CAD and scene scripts

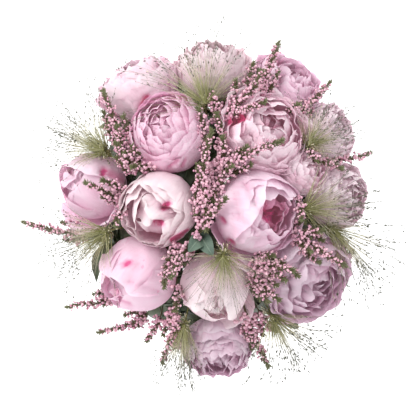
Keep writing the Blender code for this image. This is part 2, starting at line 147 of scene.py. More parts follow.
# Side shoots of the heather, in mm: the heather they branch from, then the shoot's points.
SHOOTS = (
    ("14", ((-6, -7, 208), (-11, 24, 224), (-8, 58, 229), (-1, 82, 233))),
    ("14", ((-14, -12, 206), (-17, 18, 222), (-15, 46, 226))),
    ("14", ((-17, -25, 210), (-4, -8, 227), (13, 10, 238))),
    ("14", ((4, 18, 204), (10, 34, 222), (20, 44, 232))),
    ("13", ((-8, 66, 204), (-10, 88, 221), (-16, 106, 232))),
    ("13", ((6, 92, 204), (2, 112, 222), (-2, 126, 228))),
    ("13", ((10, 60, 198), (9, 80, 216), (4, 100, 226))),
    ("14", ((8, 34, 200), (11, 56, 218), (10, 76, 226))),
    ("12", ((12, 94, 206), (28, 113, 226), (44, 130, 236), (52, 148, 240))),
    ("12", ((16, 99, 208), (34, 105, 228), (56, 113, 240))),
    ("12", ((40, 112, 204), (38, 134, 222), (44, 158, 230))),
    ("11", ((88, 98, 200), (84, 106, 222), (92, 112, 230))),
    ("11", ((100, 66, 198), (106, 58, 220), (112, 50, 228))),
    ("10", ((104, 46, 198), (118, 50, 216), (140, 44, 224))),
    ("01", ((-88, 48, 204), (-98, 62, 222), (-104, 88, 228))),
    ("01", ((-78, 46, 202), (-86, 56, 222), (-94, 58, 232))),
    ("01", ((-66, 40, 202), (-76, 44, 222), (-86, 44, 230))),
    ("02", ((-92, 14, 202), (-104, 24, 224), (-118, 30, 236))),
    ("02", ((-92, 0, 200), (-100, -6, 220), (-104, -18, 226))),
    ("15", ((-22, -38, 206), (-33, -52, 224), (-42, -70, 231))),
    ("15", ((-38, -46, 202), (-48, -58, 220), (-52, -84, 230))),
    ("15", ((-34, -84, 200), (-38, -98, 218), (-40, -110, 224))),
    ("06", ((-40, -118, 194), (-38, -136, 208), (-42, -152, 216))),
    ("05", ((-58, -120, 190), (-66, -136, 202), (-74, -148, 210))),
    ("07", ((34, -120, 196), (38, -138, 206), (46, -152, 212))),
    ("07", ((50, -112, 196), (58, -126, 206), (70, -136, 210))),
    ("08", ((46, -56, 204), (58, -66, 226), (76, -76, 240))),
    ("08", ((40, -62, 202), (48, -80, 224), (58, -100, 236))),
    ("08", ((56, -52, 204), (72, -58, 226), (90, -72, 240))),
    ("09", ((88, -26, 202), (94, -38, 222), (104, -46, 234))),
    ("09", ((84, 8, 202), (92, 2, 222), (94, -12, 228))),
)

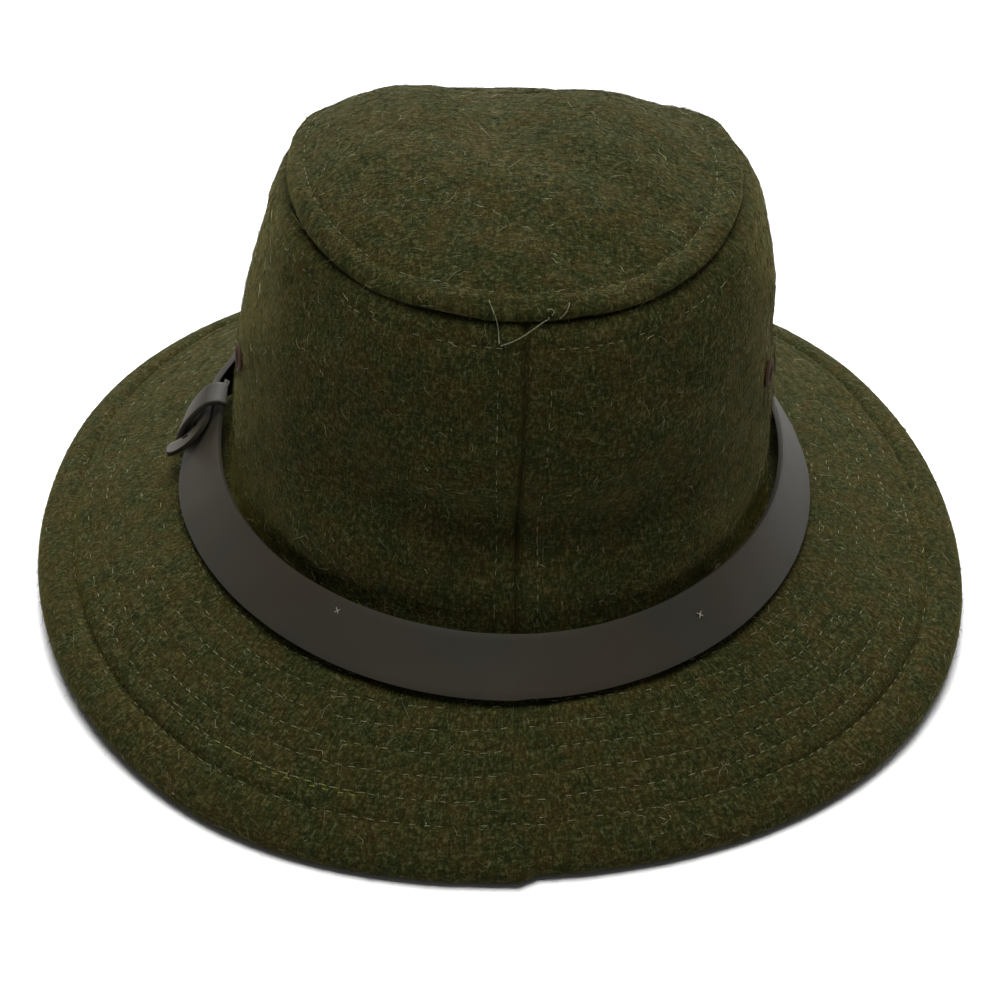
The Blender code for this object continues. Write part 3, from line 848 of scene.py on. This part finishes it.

◆ DIRECTION: The whole listing above needs to be written out again exactly.

◆ THE OUTPUT:
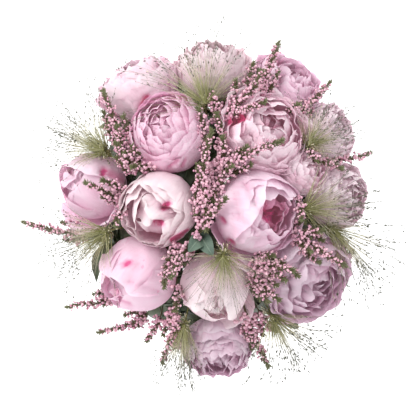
Keep writing the Blender code for this image. This is part 2, starting at line 147 of scene.py. More parts follow.
# Side shoots of the heather, in mm: the heather they branch from, then the shoot's points.
SHOOTS = (
    ("14", ((-6, -7, 208), (-11, 24, 224), (-8, 58, 229), (-1, 82, 233))),
    ("14", ((-14, -12, 206), (-17, 18, 222), (-15, 46, 226))),
    ("14", ((-17, -25, 210), (-4, -8, 227), (13, 10, 238))),
    ("14", ((4, 18, 204), (10, 34, 222), (20, 44, 232))),
    ("13", ((-8, 66, 204), (-10, 88, 221), (-16, 106, 232))),
    ("13", ((6, 92, 204), (2, 112, 222), (-2, 126, 228))),
    ("13", ((10, 60, 198), (9, 80, 216), (4, 100, 226))),
    ("14", ((8, 34, 200), (11, 56, 218), (10, 76, 226))),
    ("12", ((12, 94, 206), (28, 113, 226), (44, 130, 236), (52, 148, 240))),
    ("12", ((16, 99, 208), (34, 105, 228), (56, 113, 240))),
    ("12", ((40, 112, 204), (38, 134, 222), (44, 158, 230))),
    ("11", ((88, 98, 200), (84, 106, 222), (92, 112, 230))),
    ("11", ((100, 66, 198), (106, 58, 220), (112, 50, 228))),
    ("10", ((104, 46, 198), (118, 50, 216), (140, 44, 224))),
    ("01", ((-88, 48, 204), (-98, 62, 222), (-104, 88, 228))),
    ("01", ((-78, 46, 202), (-86, 56, 222), (-94, 58, 232))),
    ("01", ((-66, 40, 202), (-76, 44, 222), (-86, 44, 230))),
    ("02", ((-92, 14, 202), (-104, 24, 224), (-118, 30, 236))),
    ("02", ((-92, 0, 200), (-100, -6, 220), (-104, -18, 226))),
    ("15", ((-22, -38, 206), (-33, -52, 224), (-42, -70, 231))),
    ("15", ((-38, -46, 202), (-48, -58, 220), (-52, -84, 230))),
    ("15", ((-34, -84, 200), (-38, -98, 218), (-40, -110, 224))),
    ("06", ((-40, -118, 194), (-38, -136, 208), (-42, -152, 216))),
    ("05", ((-58, -120, 190), (-66, -136, 202), (-74, -148, 210))),
    ("07", ((34, -120, 196), (38, -138, 206), (46, -152, 212))),
    ("07", ((50, -112, 196), (58, -126, 206), (70, -136, 210))),
    ("08", ((46, -56, 204), (58, -66, 226), (76, -76, 240))),
    ("08", ((40, -62, 202), (48, -80, 224), (58, -100, 236))),
    ("08", ((56, -52, 204), (72, -58, 226), (90, -72, 240))),
    ("09", ((88, -26, 202), (94, -38, 222), (104, -46, 234))),
    ("09", ((84, 8, 202), (92, 2, 222), (94, -12, 228))),
)

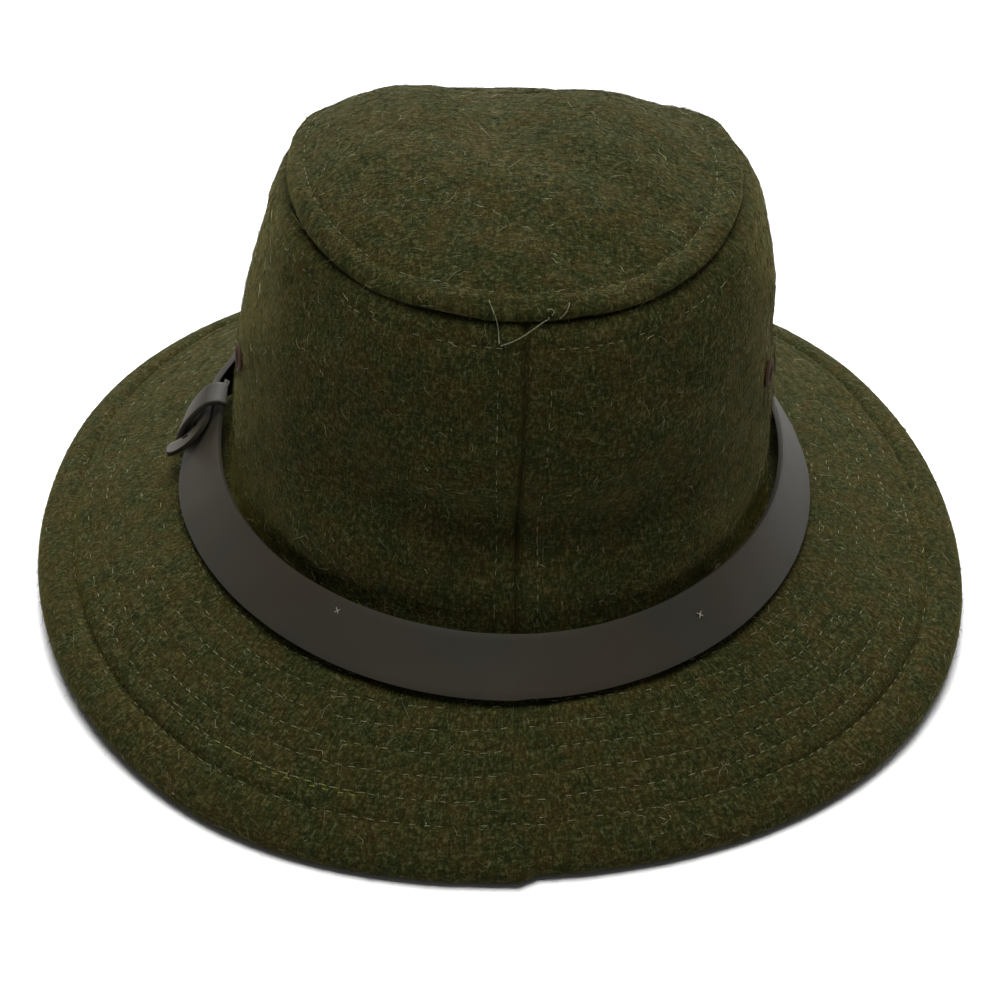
The Blender code for this object continues. Write part 3, from line 848 of scene.py on. This part finishes it.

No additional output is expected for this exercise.